The market expects oil demand to recover in view of the good progress in COVID-19 vaccination. Rising inflation expectations in the U.S. also help to push the commodity prices higher.
On the other hand, the inflection of COVID-19 in India remains serious, while the investors are worried that the oil demand decreases in this third-largest oil demand country. In addition, the investors are concerned about the risk of the increasing oil supply as the nuclear talks between the U.S. and Iran have made progress.
However, the technical outlook of U.S. WTI crude futures remains bullish. Oil price is still supported by a bullish trend line drawn from the start of the year.
A further advance toward $68.00 and $72.50 is still likely. Note that a return to the key support at $60.00 should bring about a bearish reversal.
Chinese oil giant CNOOC (883.HK) recently announced that gas fields in the South China Sea have been put into production, and it is estimated that the actual daily natural output will reach a peak output of about 41 million cubic feet this year.
Morgan Stanley also estimated that CNOOC's overseas output would increase, and that if vaccine delivery rates continue to rise, oil output in those areas are expected to increase significantly. Once it is in line with the expectation, CNOOC will update the production guidelines for this year.
On a daily chart, although the prices eased after breaking above the declining trend line and running up to HK$9.22, it is still supported by a rising trend line drawn from December 2020. Currently, the prices are trading around both 20-day and 50-day moving average. It is predicted that the prices could rebound after the consolidation.
As long as the key support level at HK$8.05 is not broken, the stock prices could expect to challenge the previous high at HK$9.22 and next resistance level at HK$10.20.
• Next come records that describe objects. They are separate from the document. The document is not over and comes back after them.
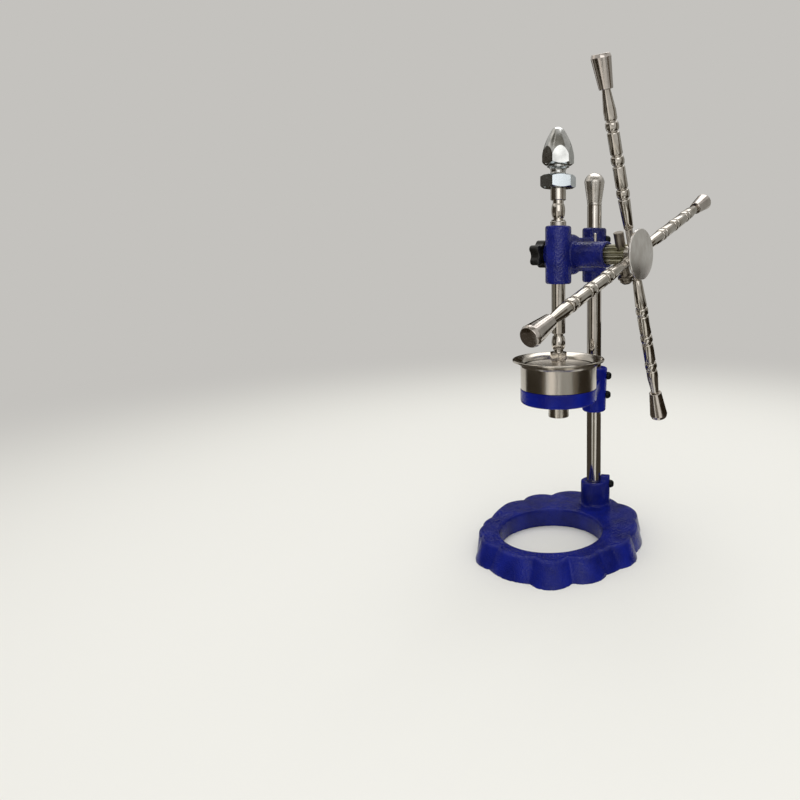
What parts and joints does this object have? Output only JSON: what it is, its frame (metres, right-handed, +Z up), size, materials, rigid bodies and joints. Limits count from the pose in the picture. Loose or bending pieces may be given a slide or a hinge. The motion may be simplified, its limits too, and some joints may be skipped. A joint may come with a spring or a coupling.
{
  "type": "rack and pinion fruit press",
  "caption": "Column press for citrus and pomegranate: a spoked hand wheel turns a pinion that drives a rack and plate into a cup with a spout, over a ring base.",
  "frame": {"origin": "axis of the column at the underside of the base, on the table", "axes": "+Z up along the column, +X along the pinion towards the hand wheel, +Y away from the user, from the cup to the column"},
  "size_m": [0.2017, 0.3974, 0.541],
  "materials": {
    "blue_enamel": "gloss enamel over rough casting",
    "bright_blue_enamel": "gloss enamel over casting",
    "polished_steel": "mirror",
    "satin_steel": "satin turned",
    "zinc_steel": "bright zinc",
    "tooth_steel": "cut and oiled",
    "brass": "turned",
    "black_screw": "black oxide",
    "black_plastic": "matte"
  },
  "bodies": {
    "frame": {"base_casting": "blue_enamel", "base_clamp_screw": "black_screw", "column": "polished_steel", "column_cap": "polished_steel"},
    "head": {"head_casting": "blue_enamel", "head_clamp_screw": "black_screw", "guide_bush_top": "satin_steel", "guide_bush_bottom": "satin_steel", "pinion_bush_rear": "brass", "nose_pin": "satin_steel", "brake_pad": "brass"},
    "press_ram": {"rack": "polished_steel", "rack_sleeve": "polished_steel", "rack_nut": "zinc_steel", "finial": "polished_steel", "plate_collar": "polished_steel", "press_plate": "satin_steel", "press_plate_nut": "satin_steel"},
    "hand_wheel": {"pinion": "tooth_steel", "hub_body": "polished_steel", "hub_disc": "satin_steel", "pinion_cross_bar": "satin_steel", "spoke_1": "polished_steel", "spoke_2": "polished_steel", "spoke_3": "polished_steel", "spoke_4": "polished_steel", "spoke_grip_1": "polished_steel", "spoke_grip_2": "polished_steel", "spoke_grip_3": "polished_steel", "spoke_grip_4": "polished_steel"},
    "brake_screw": {"star_knob": "black_plastic", "star_knob_stud": "zinc_steel"},
    "cup_holder": {"cup_holder_casting": "bright_blue_enamel", "cup_holder_screw_lower": "black_screw", "cup_holder_screw_upper": "black_screw"},
    "cup_set": {"cup": "polished_steel", "spout": "polished_steel", "strainer": "satin_steel"}
  },
  "joints": [
    {"name": "head_height", "type": "slide", "parent": "frame", "child": "head", "axis": [0, 0, 1], "range_m": [0, 0.024]},
    {"name": "wheel_spin", "type": "hinge", "parent": "head", "child": "hand_wheel", "pos_m": [0, -0.0645, 0.3423], "axis": [-1, 0, 0], "range_deg": [-139, 455]},
    {"name": "ram_slide", "type": "slide", "parent": "head", "child": "press_ram", "axis": [0, 0, 1], "range_m": [-0.0238, 0.0778]},
    {"name": "brake_turn", "type": "hinge", "parent": "head", "child": "brake_screw", "pos_m": [-0.02, -0.08, 0.3423], "axis": [-1, 0, 0], "range_deg": [0, 360]},
    {"name": "cup_holder_height", "type": "slide", "parent": "frame", "child": "cup_holder", "axis": [0, 0, 1], "range_m": [-0.075, 0]},
    {"name": "cup_turn", "type": "hinge", "parent": "cup_holder", "child": "cup_set", "pos_m": [0, -0.08, 0.19], "axis": [0, 0, 1], "continuous": true}
  ],
  "couplings": [
    {"joint": "ram_slide", "follows": "wheel_spin", "m_per_rad": 0.00975}
  ]
}
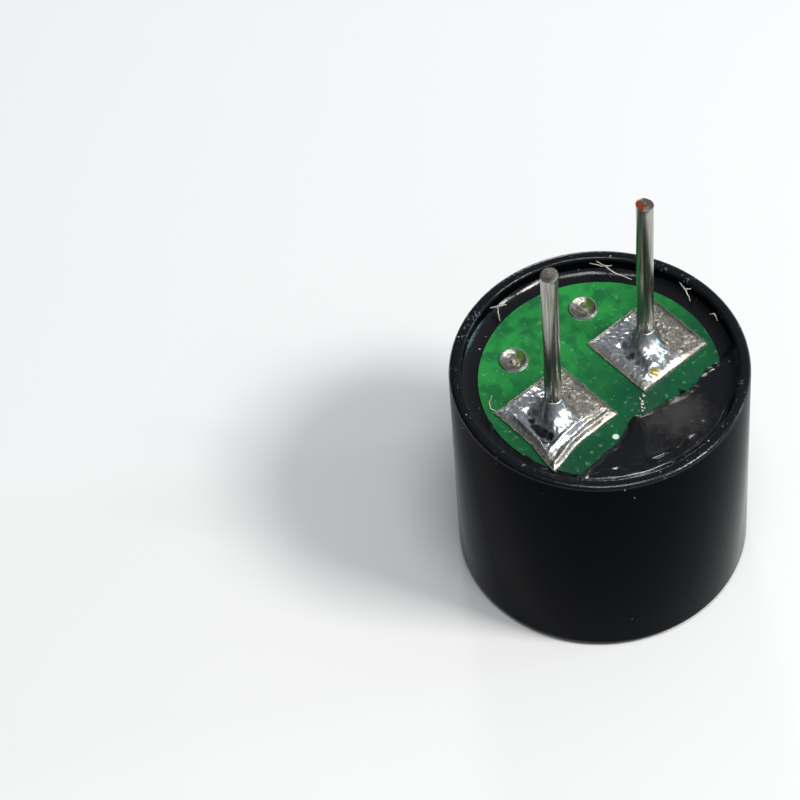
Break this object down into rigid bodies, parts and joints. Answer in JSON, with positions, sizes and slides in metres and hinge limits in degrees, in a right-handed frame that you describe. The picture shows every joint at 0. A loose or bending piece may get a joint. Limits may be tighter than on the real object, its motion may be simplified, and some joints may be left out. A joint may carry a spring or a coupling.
{
  "type": "piezo buzzer",
  "caption": "Round black buzzer in a moulded can: a sound hole in one end, and in the other a green board with square soldered pads, straight wire pins and black epoxy.",
  "frame": {"origin": "centre of the sound face, on the surface the can stands on", "axes": "+Z along the pins, away from the sound face; +X from the can's axis to the plus pin; the board's broken side faces -Y"},
  "size_m": [0.012, 0.012, 0.019],
  "materials": {
    "black_plastic": "glossy moulded ABS",
    "marking_ink": "matt light grey print",
    "board_laminate": "glossy green solder mask over glass epoxy",
    "copper_foil": "etched copper, tinned where it shows",
    "tinned_wire": "tinned copper wire with sheared ends",
    "solder": "hand-soldered tin alloy, bright and lumpy",
    "black_epoxy": "cast epoxy, semi-gloss",
    "brass_sheet": "rolled brass",
    "piezo_ceramic": "fired piezo ceramic",
    "silver_film": "fired silver film",
    "silicone": "translucent silicone bead",
    "red_insulation": "red wire insulation",
    "black_insulation": "black wire insulation",
    "chip_moulding": "moulded black epoxy",
    "chip_ceramic": "ceramic chip body"
  },
  "bodies": {
    "root": {"case": "black_plastic", "polarity_mark": "marking_ink", "board": "board_laminate", "pad_plus": "copper_foil", "pad_minus": "copper_foil", "pin_plus": "tinned_wire", "pin_minus": "tinned_wire", "pin_solder_plus": "solder", "pin_solder_minus": "solder", "lead_eyelet_plus": "copper_foil", "lead_eyelet_minus": "copper_foil", "lead_solder_plus": "solder", "lead_solder_minus": "solder", "potting": "black_epoxy", "diaphragm": "brass_sheet", "ceramic_disc": "piezo_ceramic", "electrode": "silver_film", "bond_ring": "silicone", "lead_core_plus": "tinned_wire", "lead_core_minus": "tinned_wire", "lead_sleeve_plus": "red_insulation", "lead_sleeve_minus": "black_insulation", "element_solder_plus": "solder", "element_solder_minus": "solder", "inner_copper": "copper_foil", "driver_body": "chip_moulding", "driver_legs": "tinned_wire", "resistor_body": "chip_ceramic", "resistor_ends": "solder", "capacitor_body": "chip_ceramic", "capacitor_ends": "solder"}
  },
  "joints": []
}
Recently, the Chinese government has levied import environmental pollution tax on some oil products, and the market expected that it would provide a great benefit to China's large domestic petrochemical enterprises, because the competitiveness of smaller oil enterprises will be reduced, especially those enterprises rely on the imported oil products. The oil giant Sinopec (386.HK) should benefit from this import tax.
On a daily chart, the stock prices are in the phase of consolidation after breaking above the falling wedge. In addition, the 20-day moving average is turning flat, while the RSI rebounds without touching the oversold level. It indicates that the correction from March might complete and start the rebound phase.
As long as the stock prices trade above the key support level at HK$3.80, it could expect a bounce to HK$4.33 and HK$4.55 as the upside targets.